• Request
Write out every line of the material exactly as it appears.

START Dataset excerpt

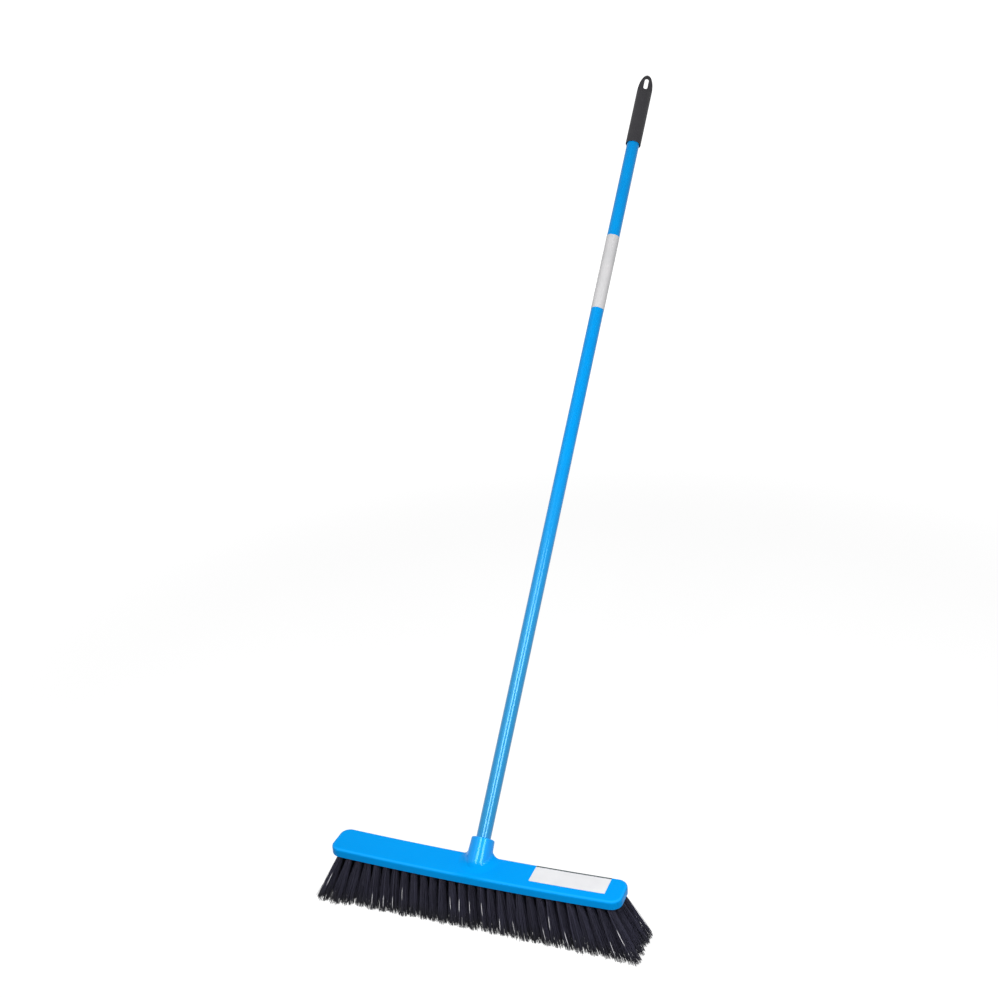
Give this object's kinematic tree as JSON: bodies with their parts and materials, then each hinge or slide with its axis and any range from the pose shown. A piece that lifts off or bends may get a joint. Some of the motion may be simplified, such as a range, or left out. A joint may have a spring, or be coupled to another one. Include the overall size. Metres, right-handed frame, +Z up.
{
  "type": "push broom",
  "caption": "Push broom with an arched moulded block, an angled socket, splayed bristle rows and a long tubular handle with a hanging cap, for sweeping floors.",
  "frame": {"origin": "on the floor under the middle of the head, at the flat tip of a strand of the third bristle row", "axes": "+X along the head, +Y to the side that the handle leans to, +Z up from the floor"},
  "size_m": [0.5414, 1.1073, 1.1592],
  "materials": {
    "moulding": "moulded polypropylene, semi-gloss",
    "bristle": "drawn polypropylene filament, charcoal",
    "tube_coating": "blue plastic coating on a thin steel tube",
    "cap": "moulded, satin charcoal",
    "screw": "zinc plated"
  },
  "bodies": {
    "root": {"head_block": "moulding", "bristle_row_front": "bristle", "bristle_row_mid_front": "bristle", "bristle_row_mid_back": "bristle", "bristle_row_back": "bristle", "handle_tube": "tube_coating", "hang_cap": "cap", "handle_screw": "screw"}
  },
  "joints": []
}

END Dataset excerpt

• Task output
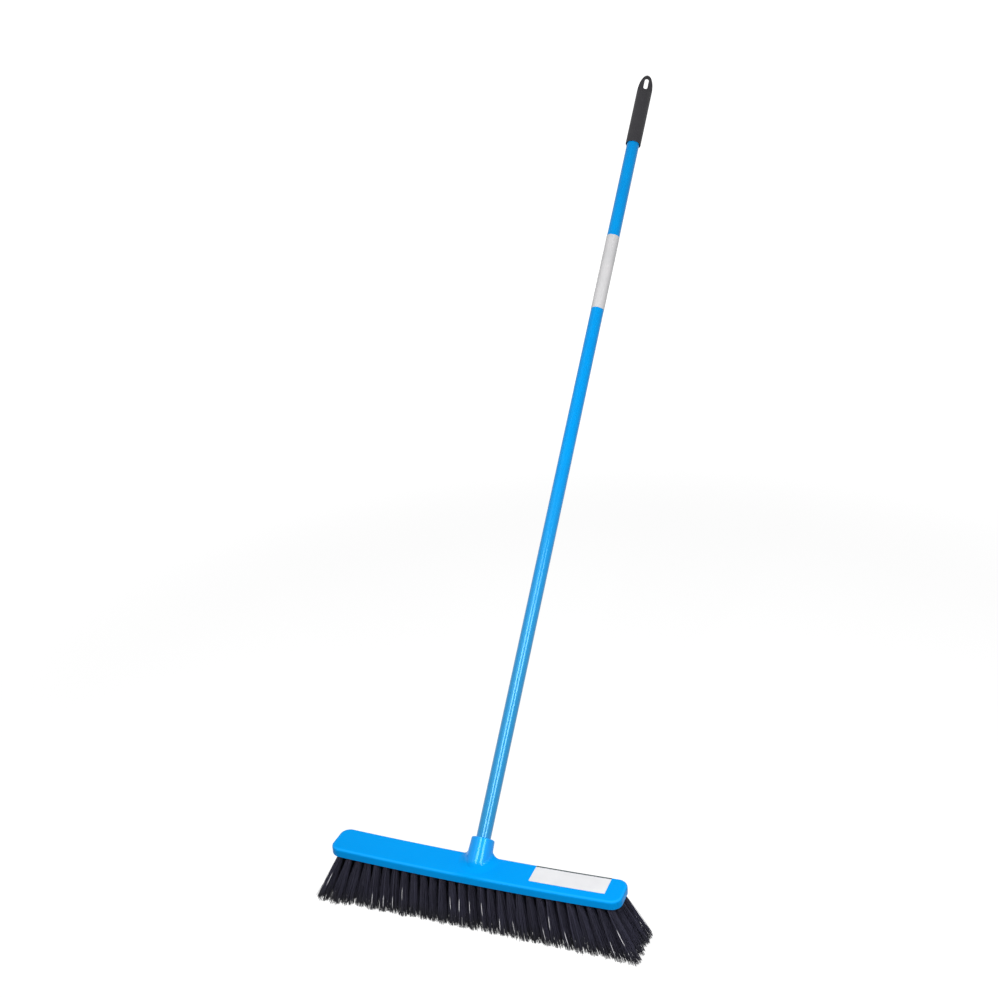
Give this object's kinematic tree as JSON: bodies with their parts and materials, then each hinge or slide with its axis and any range from the pose shown. A piece that lifts off or bends may get a joint. Some of the motion may be simplified, such as a range, or left out. A joint may have a spring, or be coupled to another one. Include the overall size. Metres, right-handed frame, +Z up.
{
  "type": "push broom",
  "caption": "Push broom with an arched moulded block, an angled socket, splayed bristle rows and a long tubular handle with a hanging cap, for sweeping floors.",
  "frame": {"origin": "on the floor under the middle of the head, at the flat tip of a strand of the third bristle row", "axes": "+X along the head, +Y to the side that the handle leans to, +Z up from the floor"},
  "size_m": [0.5414, 1.1073, 1.1592],
  "materials": {
    "moulding": "moulded polypropylene, semi-gloss",
    "bristle": "drawn polypropylene filament, charcoal",
    "tube_coating": "blue plastic coating on a thin steel tube",
    "cap": "moulded, satin charcoal",
    "screw": "zinc plated"
  },
  "bodies": {
    "root": {"head_block": "moulding", "bristle_row_front": "bristle", "bristle_row_mid_front": "bristle", "bristle_row_mid_back": "bristle", "bristle_row_back": "bristle", "handle_tube": "tube_coating", "hang_cap": "cap", "handle_screw": "screw"}
  },
  "joints": []
}